Laine also had no experience with swing dancing before he started at the club, but he says that he “fell in love with it” the first time he came to the club as a freshman and has been a regular ever since. Laine attributes the club’s overall friendly disposition to people’s willingness to open up when they learn to swing dance.
“I think vulnerability really gets people out of their shell, and that’s what gets them there,” he says.
“I think it’s all about welcoming everyone and anyone that wants to try it,” says CU sophomore and fellow Jitterbuff Rylee Schauer. “It’s something that as a club we try really hard to make it inviting for every person that comes in, so we just want it to be really inclusive.”
The swing dance look is another defining aspect of CU Swing, the club definitely likes to dress the part. Hillson and Schauer both describe a “vintage” ’40s look that the club aspires to, while the club’s treasurer Lisa Kieefer likes to think the club has a style of their own.
“There’s this great idea of preserving what we love from the past while putting our new spin on it,” says Kieefer. “When you dress up a bit for an event like this it does make it a little more special.”
“It makes it more fun” says Schauer. “A lot of people are really into fashion, so if they like vintage clothing they might be attracted to swing dance.”
The club likes to note that coming with a partner is not necessary, and people are welcome to come alone. Indeed it would be a rarity to dance with the same partner all night, and Hillson estimates that in an average night “you basically have three to four minute conversations with 20 to 30 people.” With this much interaction between the opposite sexes, there is bound to be some budding romances, or “swing flings,” right?
“I think it is what attracts a lot of people,” Kieefer says of the chance for romance at a social dance, “but that it’s not necessarily what makes them stay.”

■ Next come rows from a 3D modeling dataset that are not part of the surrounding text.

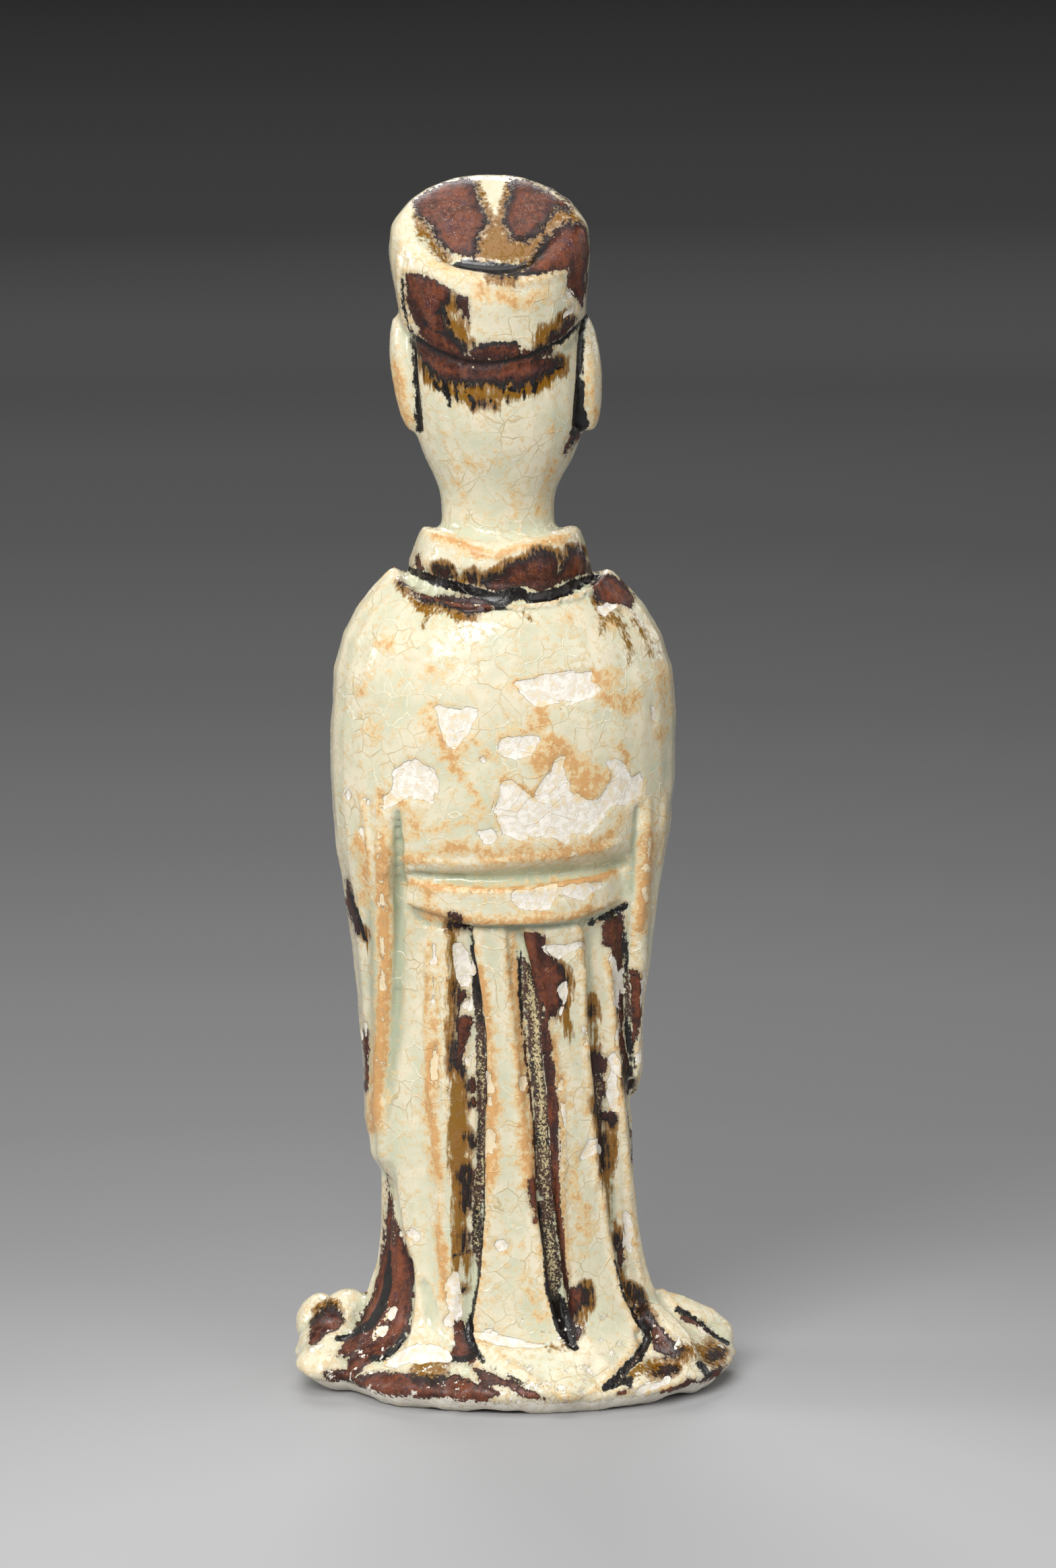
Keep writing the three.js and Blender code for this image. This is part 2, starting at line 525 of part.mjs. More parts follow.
function geometryOf(manifold) {
  const { vertProperties, triVerts } = manifold.getMesh();
  const geometry = new THREE.BufferGeometry();
  geometry.setAttribute('position', new THREE.BufferAttribute(vertProperties, 3));
  geometry.setIndex(new THREE.BufferAttribute(triVerts, 1));
  geometry.computeVertexNormals();
  return geometry;
}

// Stands the figure on the middle of its bounding box
function onItsOrigin(geometry) {
  geometry.computeBoundingBox();
  const middle = geometry.boundingBox.getCenter(new THREE.Vector3());
  return geometry.translate(-middle.x, -middle.y, -geometry.boundingBox.min.z);
}

const forms = [
  robe(), backPanel(), ...hemLumps(), ...shoes(),
  jacket(), lapel(1), lapel(-1), belt(1), belt(-1), ...SLEEVES.map(sleeve), ...arms(),
  ...hands(), ...ram(),
  collar(), head(), ...features(), ...ears(), cap(),
];
const figure = joined(forms).subtract(joined(notches())).trimByPlane([0, 0, 1], 0);

const glaze = new THREE.MeshStandardMaterial({ color: '#dcd8bf', roughness: 0.25, metalness: 0 });
const mesh = new THREE.Mesh(onItsOrigin(geometryOf(figure)), glaze);
mesh.name = 'zodiac_figure';
const part = new THREE.Group();
part.add(mesh);

export default part;
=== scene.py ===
# The looks of a standing figure in glazed stoneware: an official in a long robe and soft cap,
# holding a small ram. The main camera sees it from behind.
import math

import bpy
import numpy as np
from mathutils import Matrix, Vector


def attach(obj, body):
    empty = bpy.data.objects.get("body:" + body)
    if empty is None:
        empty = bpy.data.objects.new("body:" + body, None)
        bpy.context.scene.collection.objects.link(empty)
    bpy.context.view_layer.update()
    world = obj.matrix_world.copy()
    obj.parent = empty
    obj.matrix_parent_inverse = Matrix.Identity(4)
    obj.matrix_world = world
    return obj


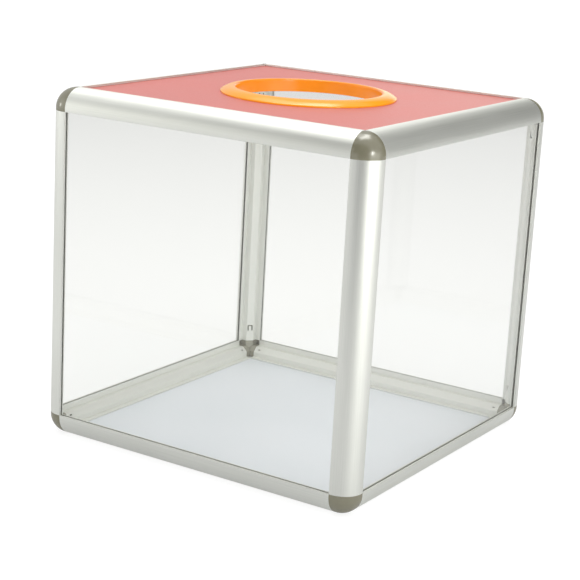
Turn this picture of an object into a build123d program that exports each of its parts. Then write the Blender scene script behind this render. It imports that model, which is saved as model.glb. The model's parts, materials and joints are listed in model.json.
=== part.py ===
from build123d import *

import math
import os

# Clear collection box with a hand hole: twelve quarter-round aluminium bars joined by eight
# three-way plastic corners, four clear side panels, a coloured top panel, a base panel and a
# plastic ring round the hand hole.
#
# Millimetres. The origin is at the centre of the footprint, on the surface that the box stands
# on, with +Z up. Front is -Y and right is +X.

# ---- Driving dimensions -------------------------------------------------------------------

# Whole frame, over the outer faces of the bars
WIDTH = 300.0
DEPTH = 300.0
HEIGHT = 290.0

# Section of the bars. Its two legs lie along two outer faces of the box and are alike.
LEG = 18.5  # from an outer face of the box to the lips' free edge
EDGE_R = 16.8  # outer rounding; what is left of the leg is a flat land to stand on
TUBE = 13.6  # from an outer face to the far wall of the central socket
WEB_LEG = 4.6  # chamfer on the socket's inner corner, which makes the slanted web
SKIN = 1.2  # wall under the outer rounding
WALL = 1.1  # other walls of the socket
LIP_OUT = 1.6  # outer lip: from the outer face to the panel slot
SLOT = 1.8  # width of the panel slot
LIP_IN = 1.0  # inner lip

# Panels
SIDE_T = 1.5  # clear side panels
TOP_T = 1.5
BASE_T = 1.5
PANEL_GAP = 0.3  # between a panel's edge and the bottom of its slot

# Corner connectors: arms that are pushed into the bars' sockets
ARM_FIT = 0.15  # clearance all round an arm
ARM_LENGTH = 26.0
ARM_LEAD = 1.0  # chamfer on the tip of an arm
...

None of the CU Swing members I talk to have any notable stories of love found on the swing dance floor, and Laine tells me he doesn’t see it much, but that “usually you make a lot of close friends.” For a club with an engaged and welcoming community that was described to me at points as “super inclusive,” “super friendly” and “judgment free,” close friendships seem to be a given.
So, while college kids across the nation continue to work on staying ahead of the curve in fashions and culture, the CU Swing Club is content with hanging on to their blast from the past. For them, in the words of Duke Ellington, it don’t mean a thing if it ain’t got that swing.